Automation and output delivery
For recurring workflows, account reconciliation software should support email, SFTP, or API-based automation so data can flow in without manual uploads. It should also be able to send output back to internal systems after reconciliation is completed.
How Cointab fits this workflow
Cointab is built for finance teams that need a flexible reconciliation engine, not just a single-purpose bank reconciliation tool. It supports both popular reconciliations and custom workflows, so users can compare almost any two sides of financial or operational data.
That makes it suitable for teams that need to reconcile:
- internal sales data against payment gateway reports
- marketplace sales against settlement files
- bank statements against books
- vendor statements against payables data
- order data against delivery partner reports
The platform is designed to help teams upload files, map fields, run structured matching, review exceptions, and export audit-ready reports without rebuilding the process every period.
Financial clarity comes from a repeatable process
The real value of account reconciliation software is not only automation.
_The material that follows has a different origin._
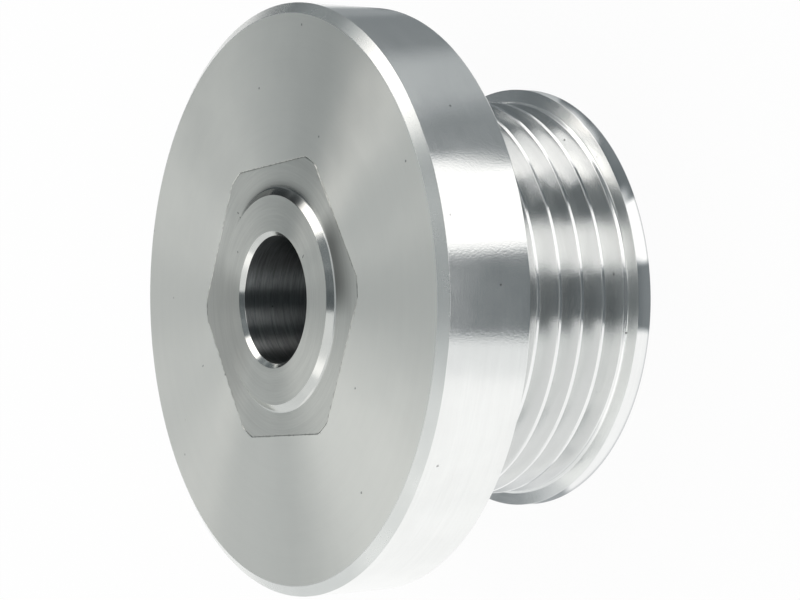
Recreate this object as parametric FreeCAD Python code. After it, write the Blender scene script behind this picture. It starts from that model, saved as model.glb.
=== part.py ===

It is consistency.
When the same workflow is used every time, finance teams can:
- compare records in a structured way
- identify open items faster
- track exceptions more clearly
- explain differences with better evidence
- keep reconciliation history available for later review
- reduce dependence on spreadsheet-heavy workflows
That consistency is what helps teams move from reactive checking to controlled finance operations.
Conclusion
Account reconciliation software helps finance teams bring order to complex transaction data. By automating matching, organizing exceptions, and producing clear reports, it gives teams better control over financial accuracy and reporting.
For businesses that manage recurring reconciliations across banks, payment gateways, marketplaces, vendors, customers, or internal systems, the right software can make financial clarity a repeatable part of the operating process.